Find the string "materials" in the entries and copy each line that has it.
begin MATERIAL FOR THIS EXERCISE
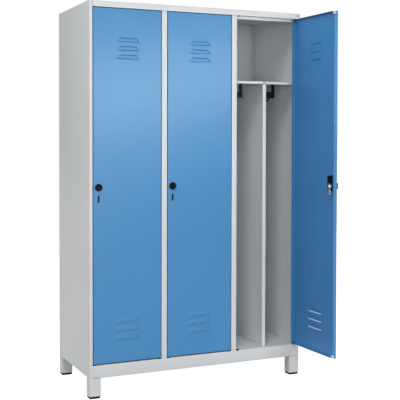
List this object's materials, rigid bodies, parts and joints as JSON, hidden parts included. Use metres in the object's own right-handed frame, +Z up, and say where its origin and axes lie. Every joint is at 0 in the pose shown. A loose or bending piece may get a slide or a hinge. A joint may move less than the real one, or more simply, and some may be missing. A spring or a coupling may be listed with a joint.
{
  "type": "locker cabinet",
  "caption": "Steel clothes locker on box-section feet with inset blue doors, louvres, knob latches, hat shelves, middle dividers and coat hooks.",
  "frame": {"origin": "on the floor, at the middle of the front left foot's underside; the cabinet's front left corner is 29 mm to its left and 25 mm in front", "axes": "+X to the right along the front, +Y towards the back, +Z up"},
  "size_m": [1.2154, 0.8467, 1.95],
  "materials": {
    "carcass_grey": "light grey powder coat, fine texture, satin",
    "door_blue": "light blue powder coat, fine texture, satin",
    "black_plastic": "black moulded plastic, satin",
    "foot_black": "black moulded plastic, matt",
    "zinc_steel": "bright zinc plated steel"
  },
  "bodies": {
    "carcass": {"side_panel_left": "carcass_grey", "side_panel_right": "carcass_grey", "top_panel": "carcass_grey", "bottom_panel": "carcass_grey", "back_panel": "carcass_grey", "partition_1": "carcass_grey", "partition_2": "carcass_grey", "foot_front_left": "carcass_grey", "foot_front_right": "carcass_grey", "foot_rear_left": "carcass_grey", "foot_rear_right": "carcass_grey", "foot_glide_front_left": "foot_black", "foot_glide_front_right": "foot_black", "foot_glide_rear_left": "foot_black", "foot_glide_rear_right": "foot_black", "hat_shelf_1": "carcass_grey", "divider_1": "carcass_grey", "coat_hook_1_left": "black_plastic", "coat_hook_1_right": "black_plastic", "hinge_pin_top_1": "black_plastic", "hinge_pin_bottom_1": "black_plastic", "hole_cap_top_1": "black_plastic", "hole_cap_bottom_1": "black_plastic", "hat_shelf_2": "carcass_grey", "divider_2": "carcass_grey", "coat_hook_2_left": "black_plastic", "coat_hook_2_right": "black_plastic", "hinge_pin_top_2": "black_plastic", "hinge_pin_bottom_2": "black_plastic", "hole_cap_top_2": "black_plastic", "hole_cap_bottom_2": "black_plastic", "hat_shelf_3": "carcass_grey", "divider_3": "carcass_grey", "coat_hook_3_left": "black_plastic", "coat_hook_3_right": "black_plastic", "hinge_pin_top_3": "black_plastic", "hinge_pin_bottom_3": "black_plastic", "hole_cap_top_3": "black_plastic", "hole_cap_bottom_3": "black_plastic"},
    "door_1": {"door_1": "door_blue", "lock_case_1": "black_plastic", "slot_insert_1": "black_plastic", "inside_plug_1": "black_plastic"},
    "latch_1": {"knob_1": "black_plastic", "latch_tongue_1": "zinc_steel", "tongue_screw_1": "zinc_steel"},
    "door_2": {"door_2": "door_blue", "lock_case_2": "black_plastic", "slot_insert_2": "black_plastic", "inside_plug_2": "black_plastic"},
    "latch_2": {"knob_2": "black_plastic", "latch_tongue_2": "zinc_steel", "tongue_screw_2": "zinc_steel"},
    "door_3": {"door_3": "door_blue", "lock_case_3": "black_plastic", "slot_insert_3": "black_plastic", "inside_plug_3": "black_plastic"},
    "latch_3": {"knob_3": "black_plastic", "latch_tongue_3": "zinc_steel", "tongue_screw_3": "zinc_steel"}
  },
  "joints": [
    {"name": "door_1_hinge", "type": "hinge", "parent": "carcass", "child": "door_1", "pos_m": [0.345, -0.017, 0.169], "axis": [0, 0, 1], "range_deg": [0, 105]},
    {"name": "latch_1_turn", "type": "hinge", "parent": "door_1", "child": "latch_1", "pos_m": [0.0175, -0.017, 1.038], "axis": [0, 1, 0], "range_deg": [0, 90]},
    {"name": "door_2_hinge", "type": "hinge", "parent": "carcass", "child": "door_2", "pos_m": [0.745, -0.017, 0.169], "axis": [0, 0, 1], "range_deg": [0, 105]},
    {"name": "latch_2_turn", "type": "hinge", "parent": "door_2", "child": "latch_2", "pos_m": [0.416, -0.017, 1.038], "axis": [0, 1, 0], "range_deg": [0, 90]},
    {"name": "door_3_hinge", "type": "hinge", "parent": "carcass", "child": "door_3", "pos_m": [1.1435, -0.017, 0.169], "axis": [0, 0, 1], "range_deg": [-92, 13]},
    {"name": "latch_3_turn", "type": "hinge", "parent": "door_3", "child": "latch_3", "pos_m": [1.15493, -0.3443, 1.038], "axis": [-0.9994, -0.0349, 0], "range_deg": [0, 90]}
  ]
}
end MATERIAL FOR THIS EXERCISE
begin MATERIAL FOR THIS EXERCISE
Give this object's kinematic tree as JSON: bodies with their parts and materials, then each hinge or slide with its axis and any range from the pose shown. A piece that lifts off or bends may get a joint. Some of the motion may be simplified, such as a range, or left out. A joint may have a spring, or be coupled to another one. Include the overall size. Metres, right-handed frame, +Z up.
end MATERIAL FOR THIS EXERCISE
- EXERCISE ANSWER:
List this object's materials, rigid bodies, parts and joints as JSON, hidden parts included. Use metres in the object's own right-handed frame, +Z up, and say where its origin and axes lie. Every joint is at 0 in the pose shown. A loose or bending piece may get a slide or a hinge. A joint may move less than the real one, or more simply, and some may be missing. A spring or a coupling may be listed with a joint.
  "materials": {
Give this object's kinematic tree as JSON: bodies with their parts and materials, then each hinge or slide with its axis and any range from the pose shown. A piece that lifts off or bends may get a joint. Some of the motion may be simplified, such as a range, or left out. A joint may have a spring, or be coupled to another one. Include the overall size. Metres, right-handed frame, +Z up.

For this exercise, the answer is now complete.